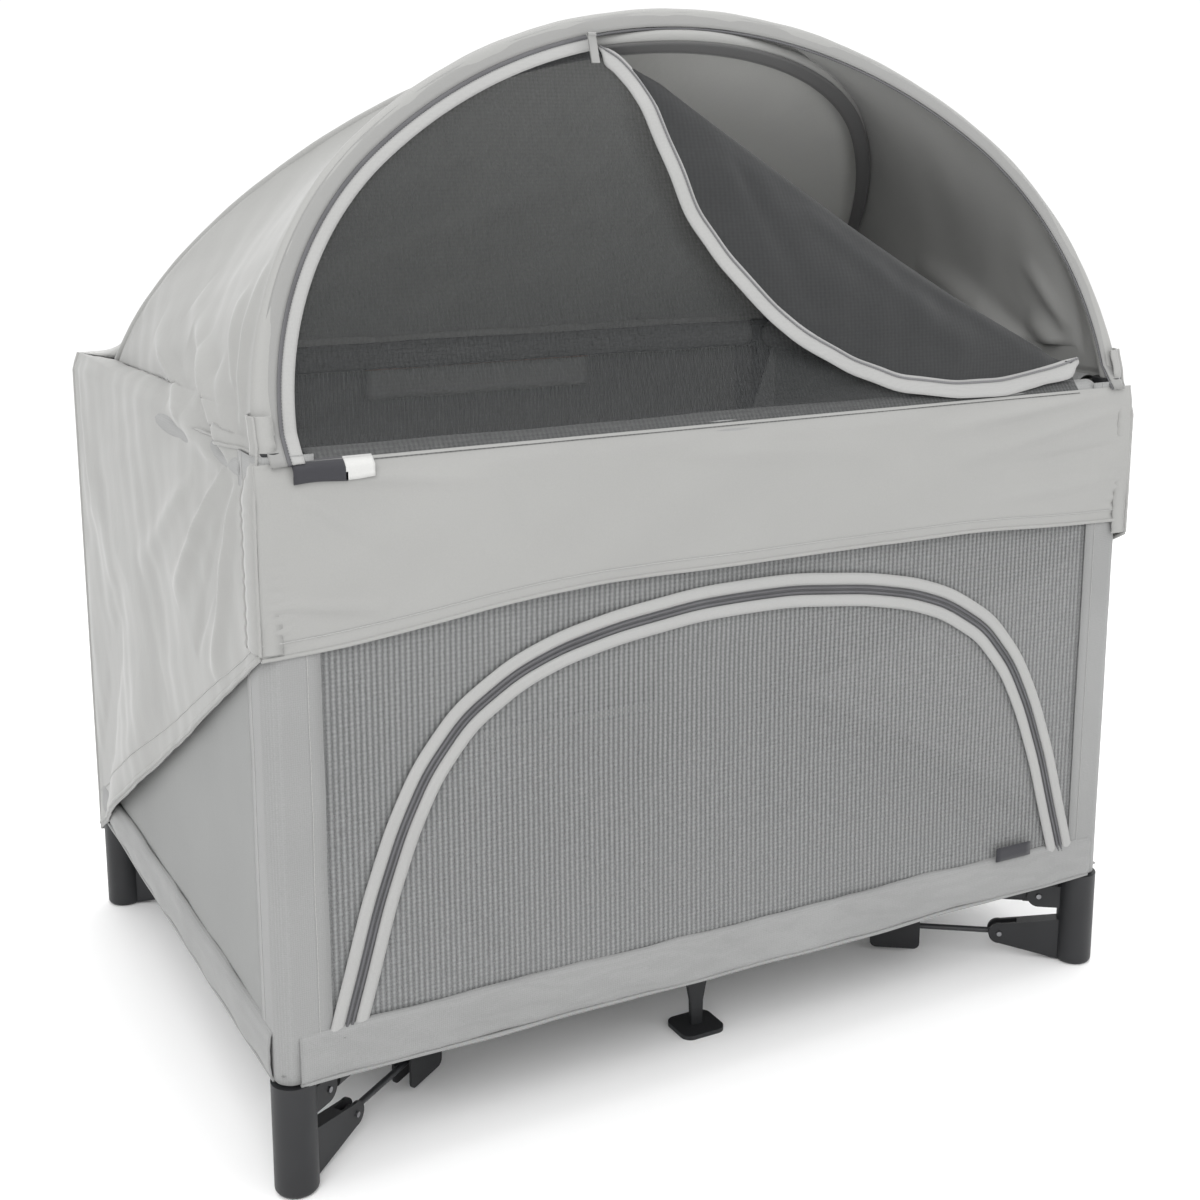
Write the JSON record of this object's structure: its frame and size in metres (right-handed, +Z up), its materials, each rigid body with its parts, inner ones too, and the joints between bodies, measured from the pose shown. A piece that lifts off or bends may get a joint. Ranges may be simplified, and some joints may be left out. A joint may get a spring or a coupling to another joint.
{
  "type": "playpen",
  "caption": "Folding playpen with mesh sides, padded floor, moulded feet on a hub-and-arm frame, and a zip-on tent canopy on two crossed hoops.",
  "frame": {"origin": "on the ground, in the middle of the footprint", "axes": "+X along the long front side, +Y from front to back, +Z up"},
  "size_m": [1.06, 0.778, 1.138],
  "materials": {
    "frame_plastic": "satin charcoal moulded plastic",
    "frame_tube": "dark grey powder coat",
    "link_rod": "satin",
    "screw_steel": "satin",
    "side_mesh": "open knitted mesh",
    "window_mesh": "fine dark insect mesh",
    "grey_cloth": "heathered woven polyester",
    "canopy_cloth": "smooth taffeta",
    "zip_tape": "woven tape",
    "zip_teeth": "nylon coil",
    "zip_tab": "satin",
    "label_cloth": "blank woven label",
    "hoop_pole": "glass fibre rod"
  },
  "bodies": {
    "leg_front_left": {"foot_front_left": "frame_plastic", "post_front_left": "frame_tube", "cap_front_left": "frame_plastic", "leg_pins_front_left": "screw_steel", "wall_front": "side_mesh"},
    "arm_front_left": {"arm_front_left": "frame_tube", "floor_front_left": "grey_cloth"},
    "rod_front_left": {"rod_front_left": "link_rod"},
    "rail_x_front_left": {"rail_x_front_left": "frame_tube"},
    "rail_y_front_left": {"rail_y_front_left": "frame_tube"},
    "leg_front_right": {"foot_front_right": "frame_plastic", "post_front_right": "frame_tube", "cap_front_right": "frame_plastic", "leg_pins_front_right": "screw_steel", "wall_right": "grey_cloth"},
    "arm_front_right": {"arm_front_right": "frame_tube", "floor_front_right": "grey_cloth"},
    "rod_front_right": {"rod_front_right": "link_rod"},
    "rail_x_front_right": {"rail_x_front_right": "frame_tube"},
    "rail_y_front_right": {"rail_y_front_right": "frame_tube"},
    "leg_back_left": {"foot_back_left": "frame_plastic", "post_back_left": "frame_tube", "cap_back_left": "frame_plastic", "leg_pins_back_left": "screw_steel", "wall_left": "grey_cloth"},
    "arm_back_left": {"arm_back_left": "frame_tube", "floor_back_left": "grey_cloth"},
    "rod_back_left": {"rod_back_left": "link_rod"},
    "rail_x_back_left": {"rail_x_back_left": "frame_tube"},
    "rail_y_back_left": {"rail_y_back_left": "frame_tube"},
    "leg_back_right": {"foot_back_right": "frame_plastic", "post_back_right": "frame_tube", "cap_back_right": "frame_plastic", "leg_pins_back_right": "screw_steel", "wall_back": "side_mesh"},
    "arm_back_right": {"arm_back_right": "frame_tube", "floor_back_right": "grey_cloth"},
    "rod_back_right": {"rod_back_right": "link_rod"},
    "rail_x_back_right": {"rail_x_back_right": "frame_tube"},
    "rail_y_back_right": {"rail_y_back_right": "frame_tube"},
    "hub": {"hub": "frame_plastic"},
    "mid_arm_front": {"mid_arm_front": "frame_tube"},
    "mid_foot_front": {"mid_foot_front": "frame_plastic"},
    "mid_arm_back": {"mid_arm_back": "frame_tube"},
    "mid_foot_back": {"mid_foot_back": "frame_plastic"},
    "latch_front": {"latch_front": "frame_plastic"},
    "latch_back": {"latch_back": "frame_plastic"},
    "latch_left": {"latch_left": "frame_plastic"},
    "latch_right": {"latch_right": "frame_plastic"},
    "mattress": {"mattress": "grey_cloth"},
    "canopy": {"hoop_front": "hoop_pole", "hoop_rear": "hoop_pole", "canopy_window": "window_mesh", "canopy_flap": "window_mesh", "canopy_gore_left": "canopy_cloth", "canopy_gore_right": "canopy_cloth", "canopy_rear": "canopy_cloth", "canopy_drapes": "canopy_cloth"},
    "zip_pull": {"zip_pull": "zip_tab"}
  },
  "joints": [
    {"name": "fold", "type": "hinge", "parent": "leg_front_left", "child": "arm_front_left", "pos_m": [-0.46768, -0.3371, 0.084], "axis": [0.5847, -0.8112, 0], "range_deg": [0, 84], "deforming": ["wall_front", "wall_back", "wall_left", "wall_right", "floor_front_left", "floor_front_right", "floor_back_left", "floor_back_right", "mattress"]},
    {"name": "hub_pivot", "type": "hinge", "parent": "arm_front_left", "child": "hub", "pos_m": [-0.05679, -0.04093, 0.084], "axis": [0.5847, -0.8112, 0], "range_deg": [-84, 0]},
    {"name": "rod_pivot_front_left", "type": "hinge", "parent": "leg_front_left", "child": "rod_front_left", "pos_m": [-0.43037, -0.31021, 0.031], "axis": [0.5847, -0.8112, 0], "range_deg": [0, 84]},
    {"name": "rail_pivot_x_front_left", "type": "hinge", "parent": "leg_front_left", "child": "rail_x_front_left", "pos_m": [-0.473, -0.364, 0.716], "axis": [0, 1, 0], "range_deg": [0, 84]},
    {"name": "rail_pivot_y_front_left", "type": "hinge", "parent": "leg_front_left", "child": "rail_y_front_left", "pos_m": [-0.505, -0.332, 0.716], "axis": [-1, 0, 0], "range_deg": [0, 84]},
    {"name": "arm_pivot_front_right", "type": "hinge", "parent": "hub", "child": "arm_front_right", "pos_m": [0.05679, -0.04093, 0.084], "axis": [0.5847, 0.8112, 0], "range_deg": [0, 84]},
    {"name": "leg_pivot_front_right", "type": "hinge", "parent": "arm_front_right", "child": "leg_front_right", "pos_m": [0.46768, -0.3371, 0.084], "axis": [0.5847, 0.8112, 0], "range_deg": [-84, 0]},
    {"name": "rod_pivot_front_right", "type": "hinge", "parent": "leg_front_right", "child": "rod_front_right", "pos_m": [0.43037, -0.31021, 0.031], "axis": [0.5847, 0.8112, 0], "range_deg": [0, 84]},
    {"name": "rail_pivot_x_front_right", "type": "hinge", "parent": "leg_front_right", "child": "rail_x_front_right", "pos_m": [0.473, -0.364, 0.716], "axis": [0, -1, 0], "range_deg": [0, 84]},
    {"name": "rail_pivot_y_front_right", "type": "hinge", "parent": "leg_front_right", "child": "rail_y_front_right", "pos_m": [0.505, -0.332, 0.716], "axis": [-1, 0, 0], "range_deg": [0, 84]},
    {"name": "arm_pivot_back_left", "type": "hinge", "parent": "hub", "child": "arm_back_left", "pos_m": [-0.05679, 0.04093, 0.084], "axis": [-0.5847, -0.8112, 0], "range_deg": [0, 84]},
    {"name": "leg_pivot_back_left", "type": "hinge", "parent": "arm_back_left", "child": "leg_back_left", "pos_m": [-0.46768, 0.3371, 0.084], "axis": [-0.5847, -0.8112, 0], "range_deg": [-84, 0]},
    {"name": "rod_pivot_back_left", "type": "hinge", "parent": "leg_back_left", "child": "rod_back_left", "pos_m": [-0.43037, 0.31021, 0.031], "axis": [-0.5847, -0.8112, 0], "range_deg": [0, 84]},
    {"name": "rail_pivot_x_back_left", "type": "hinge", "parent": "leg_back_left", "child": "rail_x_back_left", "pos_m": [-0.473, 0.364, 0.716], "axis": [0, 1, 0], "range_deg": [0, 84]},
    {"name": "rail_pivot_y_back_left", "type": "hinge", "parent": "leg_back_left", "child": "rail_y_back_left", "pos_m": [-0.505, 0.332, 0.716], "axis": [1, 0, 0], "range_deg": [0, 84]},
    {"name": "arm_pivot_back_right", "type": "hinge", "parent": "hub", "child": "arm_back_right", "pos_m": [0.05679, 0.04093, 0.084], "axis": [-0.5847, 0.8112, 0], "range_deg": [0, 84]},
    {"name": "leg_pivot_back_right", "type": "hinge", "parent": "arm_back_right", "child": "leg_back_right", "pos_m": [0.46768, 0.3371, 0.084], "axis": [-0.5847, 0.8112, 0], "range_deg": [-84, 0]},
    {"name": "rod_pivot_back_right", "type": "hinge", "parent": "leg_back_right", "child": "rod_back_right", "pos_m": [0.43037, 0.31021, 0.031], "axis": [-0.5847, 0.8112, 0], "range_deg": [0, 84]},
    {"name": "rail_pivot_x_back_right", "type": "hinge", "parent": "leg_back_right", "child": "rail_x_back_right", "pos_m": [0.473, 0.364, 0.716], "axis": [0, -1, 0], "range_deg": [0, 84]},
    {"name": "rail_pivot_y_back_right", "type": "hinge", "parent": "leg_back_right", "child": "rail_y_back_right", "pos_m": [0.505, 0.332, 0.716], "axis": [1, 0, 0], "range_deg": [0, 84]},
    {"name": "latch_pivot_front", "type": "hinge", "parent": "rail_x_front_left", "child": "latch_front", "pos_m": [-0.0621, -0.364, 0.716], "axis": [0, 1, 0], "range_deg": [-84, 0]},
    {"name": "latch_pivot_back", "type": "hinge", "parent": "rail_x_back_left", "child": "latch_back", "pos_m": [-0.0621, 0.364, 0.716], "axis": [0, 1, 0], "range_deg": [-84, 0]},
    {"name": "latch_pivot_left", "type": "hinge", "parent": "rail_y_front_left", "child": "latch_left", "pos_m": [-0.505, -0.03583, 0.716], "axis": [-1, 0, 0], "range_deg": [-84, 0]},
    {"name": "latch_pivot_right", "type": "hinge", "parent": "rail_y_front_right", "child": "latch_right", "pos_m": [0.505, -0.03583, 0.716], "axis": [-1, 0, 0], "range_deg": [-84, 0]},
    {"name": "mid_arm_pivot_front", "type": "hinge", "parent": "hub", "child": "mid_arm_front", "pos_m": [0, -0.04, 0.084], "axis": [1, 0, 0], "range_deg": [0, 84]},
    {"name": "mid_foot_pivot_front", "type": "hinge", "parent": "mid_arm_front", "child": "mid_foot_front", "pos_m": [0, -0.285, 0.084], "axis": [1, 0, 0], "range_deg": [-84, 0]},
    {"name": "mid_arm_pivot_back", "type": "hinge", "parent": "hub", "child": "mid_arm_back", "pos_m": [0, 0.04, 0.084], "axis": [-1, 0, 0], "range_deg": [0, 84]},
    {"name": "mid_foot_pivot_back", "type": "hinge", "parent": "mid_arm_back", "child": "mid_foot_back", "pos_m": [0, 0.285, 0.084], "axis": [-1, 0, 0], "range_deg": [-84, 0]},
    {"name": "canopy_lift", "type": "slide", "parent": "leg_front_left", "child": "canopy", "axis": [0, 0, 1], "range_m": [0, 0.63]},
    {"name": "mattress_lift", "type": "slide", "parent": "leg_front_left", "child": "mattress", "axis": [0, 0, 1], "range_m": [0, 0.63]},
    {"name": "pull_swing", "type": "hinge", "parent": "canopy", "child": "zip_pull", "pos_m": [-0.12, -0.25598, 1.11292], "axis": [-1, 0, 0], "range_deg": [0, 120]}
  ],
  "couplings": [
    {"joint": "hub_pivot", "follows": "fold", "ratio": -1},
    {"joint": "rod_pivot_front_left", "follows": "fold", "ratio": 1},
    {"joint": "rail_pivot_x_front_left", "follows": "fold", "ratio": 1},
    {"joint": "rail_pivot_y_front_left", "follows": "fold", "ratio": 1},
    {"joint": "arm_pivot_front_right", "follows": "fold", "ratio": 1},
    {"joint": "leg_pivot_front_right", "follows": "fold", "ratio": -1},
    {"joint": "rod_pivot_front_right", "follows": "fold", "ratio": 1},
    {"joint": "rail_pivot_x_front_right", "follows": "fold", "ratio": 1},
    {"joint": "rail_pivot_y_front_right", "follows": "fold", "ratio": 1},
    {"joint": "arm_pivot_back_left", "follows": "fold", "ratio": 1},
    {"joint": "leg_pivot_back_left", "follows": "fold", "ratio": -1},
    {"joint": "rod_pivot_back_left", "follows": "fold", "ratio": 1},
    {"joint": "rail_pivot_x_back_left", "follows": "fold", "ratio": 1},
    {"joint": "rail_pivot_y_back_left", "follows": "fold", "ratio": 1},
    {"joint": "arm_pivot_back_right", "follows": "fold", "ratio": 1},
    {"joint": "leg_pivot_back_right", "follows": "fold", "ratio": -1},
    {"joint": "rod_pivot_back_right", "follows": "fold", "ratio": 1},
    {"joint": "rail_pivot_x_back_right", "follows": "fold", "ratio": 1},
    {"joint": "rail_pivot_y_back_right", "follows": "fold", "ratio": 1},
    {"joint": "latch_pivot_front", "follows": "fold", "ratio": -1},
    {"joint": "latch_pivot_back", "follows": "fold", "ratio": -1},
    {"joint": "latch_pivot_left", "follows": "fold", "ratio": -1},
    {"joint": "latch_pivot_right", "follows": "fold", "ratio": -1},
    {"joint": "mid_arm_pivot_front", "follows": "fold", "ratio": 1},
    {"joint": "mid_foot_pivot_front", "follows": "fold", "ratio": -1},
    {"joint": "mid_arm_pivot_back", "follows": "fold", "ratio": 1},
    {"joint": "mid_foot_pivot_back", "follows": "fold", "ratio": -1},
    {"joint": "canopy_lift", "follows": "fold", "m_per_rad": 0.4296},
    {"joint": "mattress_lift", "follows": "fold", "m_per_rad": 0.4296}
  ]
}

++++++

- What the task asks
Within the material above, find the lines that contain the word "joints"; copy them.

- Response below
Write the JSON record of this object's structure: its frame and size in metres (right-handed, +Z up), its materials, each rigid body with its parts, inner ones too, and the joints between bodies, measured from the pose shown. A piece that lifts off or bends may get a joint. Ranges may be simplified, and some joints may be left out. A joint may get a spring or a coupling to another joint.
  "joints": [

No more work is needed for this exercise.